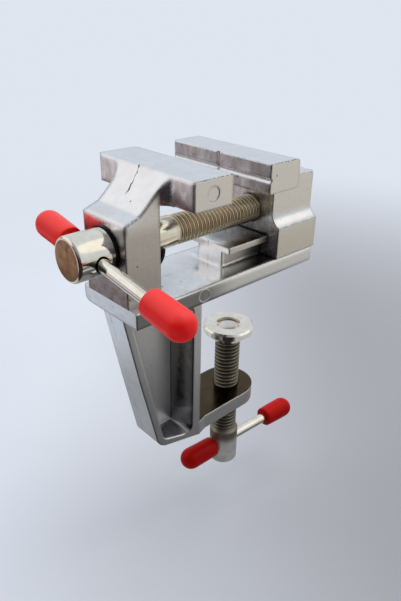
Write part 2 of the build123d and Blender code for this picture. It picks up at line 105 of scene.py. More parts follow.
# Bars and their holes
BAR_RADIUS = 1.55 * MM
BAR_HOLE_RADIUS = 1.9 * MM
BAR_HOLE_EDGE = 0.22 * MM
HANDLE_BAR_SET_IN = 5.6 * MM
HANDLE_BAR_LENGTH = 47.8 * MM
CLAMP_BAR_LENGTH = 41.9 * MM

# Grips
HANDLE_GRIP_LENGTH = 12.5 * MM
CLAMP_GRIP_LENGTH = 12.4 * MM
GRIP_MOUTH_RADIUS = 3.22 * MM
GRIP_MOUTH_EDGE = 0.35 * MM
GRIP_NOSE_RADIUS = 3.4 * MM
GRIP_TAPER_POWER = 0.6
GRIP_END_WALL = 3.35 * MM
GRIP_BORE_RADIUS = 1.01 * BAR_RADIUS
GRIP_BORE_DEPTH = 2.0 * MM
GRIP_FLARE_RADIUS = 1.1 * BAR_RADIUS
GRIP_FLARE_DEPTH = 0.12 * MM
GRIP_WAVINESS = 0.012
GRIP_WAVES_PER_METRE = 260

# How finely round forms are divided, and from which angle on an edge is sharp
ROWS_PER_TURN = 10
THREAD_SIDES = 72
MAIN_HEAD_SIDES = 120
CLAMP_HEAD_SIDES = 96
BAR_HOLE_SIDES = 48
BAR_HOLE_EDGE_STEPS = 3
CORNER_STEPS = 4
GRIP_SIDES = 64
GRIP_SLEEVE_STEPS = 12
GRIP_NOSE_STEPS = 14
SHARP_ANGLE = radians(38)
THREAD_SHARP_ANGLE = radians(70)
SAME_POINT = 0.002 * MM
SAME_PLANE = 0.02 * MM

# Castings: the bed's height, the lean of its front, and how far edges are rounded in shading
BED_TOP = 4.1 * MM
BED_FRONT_LEAN = -0.32
EDGE_RADIUS = 0.75 * MM
BED_EDGE_RADIUS = 1.9 * MM
SADDLE_EDGE_RADIUS = 1.8 * MM

# Places on the castings, each a span over which one finish fades into the next: heights
BED_FOOT_Z = mm(-1.0, 0.0)
BED_SIDE_TOP_Z = (BED_TOP, BED_TOP + 0.3 * MM)
OVER_BED_Z = (BED_TOP, BED_TOP + 0.4 * MM)
BED_FRONT_FOOT_Z = mm(-0.5, 0.5)
BED_FRONT_TOP_Z = (BED_TOP - 0.3 * MM, BED_TOP)
RAIL_TOP_LOW_Z = mm(9.0, 9.3)
RAIL_TOP_HIGH_Z = mm(10.2, 10.6)
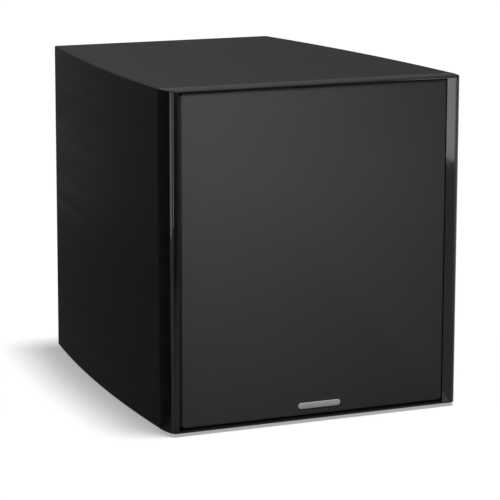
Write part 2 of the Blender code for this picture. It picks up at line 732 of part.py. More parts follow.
def jack_places():
    """(x, z) of the four line jacks, in two rows of two."""
    x, z = JACKS_AT
    across, up = JACK_PITCH[0] / 2, JACK_PITCH[1] / 2
    return [(x + i * across, z + j * up) for i in (1, -1) for j in (1, -1)]


def build_amp_plate(finishes, parent):
    """Plate that closes the window in the back, with an opening for each control and socket."""
    middle = (0.0, (PLATE_LOW + PLATE_HIGH) / 2)
    tall = (PLATE_HIGH - PLATE_LOW) / 2
    outline = rounded_rectangle(PLATE_HALF_WIDTH, tall, PLATE_CORNER, 3, middle)
    bm = add_prism(bmesh.new(), outline, PLATE_INSIDE, PLATE_FACE, "Y")
    plate = make_object("amp_plate", bm, finishes["anodised_plate"], parent)
    through = (PLATE_INSIDE - BEYOND, PLATE_FACE + BEYOND)
    holes = bmesh.new()
    for x, z in plate_screw_places():
        add_cylinder(holes, PLATE_SCREW_HOLE, x, z, through, 8)
    for x in KNOB_X.values():
        add_cylinder(holes, SHAFT_HOLE, x, KNOB_HEIGHT, through)
    for x, z in jack_places():
        add_cylinder(holes, JACK_HOLE, x, z, through)
    add_cylinder(holes, LED_HOLE, LED_X, KNOB_HEIGHT, through)
    for (x, z), (wide, high) in plate_windows().items():
        add_span(holes, (x - wide / 2, through[0], z - high / 2), (x + wide / 2, through[1], z + high / 2))
    return cut(plate, holes)


def build_amp_gasket(finish, parent):
    """Foam frame between the plate and the rear panel, a little smaller than the plate."""
    inset, relief = 0.001, 0.0005
    front = BODY_DEPTH + GAP
    back = front + AMP_GASKET_THICKNESS
    middle = (0.0, (PLATE_LOW + PLATE_HIGH) / 2)
    tall = (PLATE_HIGH - PLATE_LOW) / 2 - inset
    outline = rounded_rectangle(PLATE_HALF_WIDTH - inset, tall, PLATE_CORNER, 3, middle)
    gasket = make_object("amp_gasket", add_prism(bmesh.new(), outline, front, back, "Y"), finish, parent)
    low = (-OPENING_HALF_WIDTH - relief, front - BEYOND, OPENING_LOW - relief)
    high = (OPENING_HALF_WIDTH + relief, back + BEYOND, OPENING_HIGH + relief)
    holes = add_span(bmesh.new(), low, high)
    for x, z in plate_screw_places():
        add_cylinder(holes, PLATE_SCREW_HOLE, x, z, (front - BEYOND, back + BEYOND), 8)
    return cut(gasket, holes)


def plate_windows():
    """Rectangular windows in the plate: centre (x, z) to (width, height)."""
    clear = 2 * GAP
    return {
        MODE_AT: (0.0124, 0.0052),
        ROCKER_AT: (0.0196, 0.0276),
        INLET_AT: (INLET_BODY[0] + clear, INLET_BODY[1] + clear),
    }


def build_heat_sink(finish, parent):
    """Extruded heat sink with upright fins."""
    fins, fin, base, root_high = 13, 0.002, PLATE_FACE + GAP, 0.004
    root, tip = base + root_high, base + FIN_HEIGHT
    pitch = (2 * SINK_HALF_WIDTH - fin) / (fins - 1)
    outline = [(SINK_HALF_WIDTH, base), (-SINK_HALF_WIDTH, base)]
    for i in range(fins):
        left = -SINK_HALF_WIDTH + i * pitch
        outline += [(left, tip), (left + fin, tip)]
        if i < fins - 1:
            outline += [(left + fin, root), (left + pitch, root)]
    make_object("heat_sink", add_prism(bmesh.new(), outline, SINK_LOW, SINK_HIGH, "Z"), finish, parent)


def build_power_board(finish, parent):
    """Board with its soldered parts: two capacitors, a relay, the lead's connector and the output rail."""
    back = PLATE_INSIDE - POWER_BOARD_STANDOFF
    front = back - BOARD
    half_wide, low, high = 0.095, 0.252, 0.342
    bm = add_span(bmesh.new(), (-half_wide, front, low), (half_wide, back, high))
    power = make_object("amp_board", bm, finish, parent)
    parts = bmesh.new()
    parts_height, capacitor_x, capacitor_radius, capacitor_length = 0.280, (-0.040, -0.010), 0.0125, 0.032
    relay_x, relay_wide, relay_deep = 0.035, 0.026, 0.020
    connector_wide, connector_deep = 0.012, 0.012
    for x in capacitor_x:
        add_cylinder(parts, capacitor_radius, x, parts_height, (front - capacitor_length, front + SEAT))
    for (x, z), wide, deep in (
        ((relay_x, parts_height), relay_wide, relay_deep),
        (CONNECTOR_AT, connector_wide, connector_deep),
    ):
        half = wide / 2
        add_span(parts, (x - half, front - deep, z - half), (x + half, front + SEAT, z + half))
    rail_half, rail_low, rail_high = 0.075, 0.312, 0.322
    add_span(parts, (-rail_half, back - SEAT, rail_low), (rail_half, PLATE_INSIDE - GAP, rail_high))
    return join(power, parts)


def build_control_board(finish, parent):
    """Board with its three potentiometers and the status lamp, which all reach the plate."""
    pot, clear, shaft_floor, pot_gap, lamp_proud = 0.017, 0.0004, 0.002, 0.0028, 0.0015
    face = PLATE_INSIDE - CONTROL_BOARD_STANDOFF
    left, right, bottom, top = -0.085, 0.102, 0.160, 0.246
    bm = add_span(bmesh.new(), (left, face - BOARD, bottom), (right, face, top))
    control = make_object("control_board", bm, finish, parent)
    parts = bmesh.new()
    bores = bmesh.new()
    low, high = KNOB_HEIGHT - pot / 2, KNOB_HEIGHT + pot / 2
    for x in KNOB_X.values():
        add_span(parts, (x - pot / 2, face - SEAT, low), (x + pot / 2, PLATE_INSIDE - pot_gap, high))
        bore_depths = (face + shaft_floor, PLATE_INSIDE + BEYOND)
        add_cylinder(bores, SHAFT_RADIUS + clear, x, KNOB_HEIGHT, bore_depths)
    add_cylinder(parts, LED_RADIUS, LED_X, KNOB_HEIGHT, (face - SEAT, PLATE_FACE + lamp_proud))
    join(control, parts)
    return cut(control, bores)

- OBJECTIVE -
Work out how many lines in the records above contain the word "picture", and reply with that number alone.

- OUTPUT FOR THIS TASK -
2